KADINLARI KORUNMUYOR VE KORUNMALARI DA ENGELLENMEYE ÇALIŞILIYOR
Örneğin Fethiye toplu tecavüz davası, kadınların hukuk mücadelesi ve dayanışması sonucunda açılabilmişti. Tecavüz çetesinin avukatlığını Muğla baro başkanı ve sekreteri üstlenmişti. Kurumsal kimliği dolayısıyla tecavüzcülerin avukatlığını yapmasının yanlış olduğu ve vazgeçmesi konusunda yapılan eleştirilere kulak tıkayan baro başkanını protesto eden avukat Candan Dumrul’u da hukuka ve ahlaka aykırı davranmak iddiasıyla baroya şikâyet etmiş ve savunması istenmişti.
Üyemize cinsel saldırı da bulunan amirinin avukatı da olan Çanakkale baro başkanı, N. Ç. Davasından çıkan kararı toplum vicdanını yaralar nitelikte bulduğu yönünde bir açıklama yapmıştır.
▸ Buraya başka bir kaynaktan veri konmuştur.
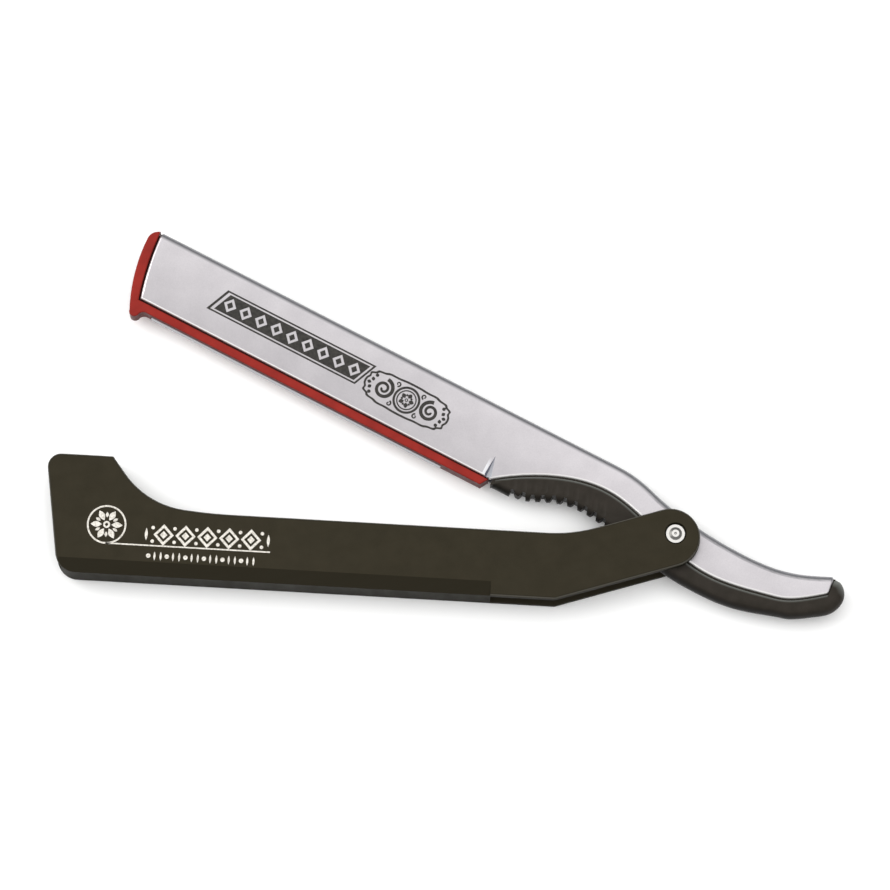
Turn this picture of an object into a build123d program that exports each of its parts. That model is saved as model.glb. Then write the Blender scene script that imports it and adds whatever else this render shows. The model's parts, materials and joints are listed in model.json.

Sendikamız genel merkez yöneticisi kadın sekreterimiz Deniz Özsaygı’nın kendisinin bu çelişik durumunu eleştirmesi üzerine Çanakkale Baro Başkanı, Sayın Özsaygı’ya dava açarak karşılık vermiştir; yarın saat 9.40 da davası görülecektir.
Bu iki olay da benzer değil aynıdır. Kadına yönelik işlenen suçları münferit olarak nitelendiren böylelikle sorumluluktan kurtulabileceğini sanan AKP’nin kadın politikalarının yansımasıdır. Süreklilik arz eden durumlar münferit olamaz bu herkesçe bilinen bir gerçektir. Biz yaşamın her alanında kadına yönelik her türlü ayrımcılığa, tacize, tecavüze, şiddete ve kürtaj yasağı gibi kadını özgür iradesini tamamen yok edecek uygulamalara dur demek için örgütlü gücümüzle mücadeleye devam edeceğiz. Hükümet bu konuda gereğini yapasıya kadar her gün Türkiye’nin her yerinden isyanımızı haykırmaya devam edeceğiz.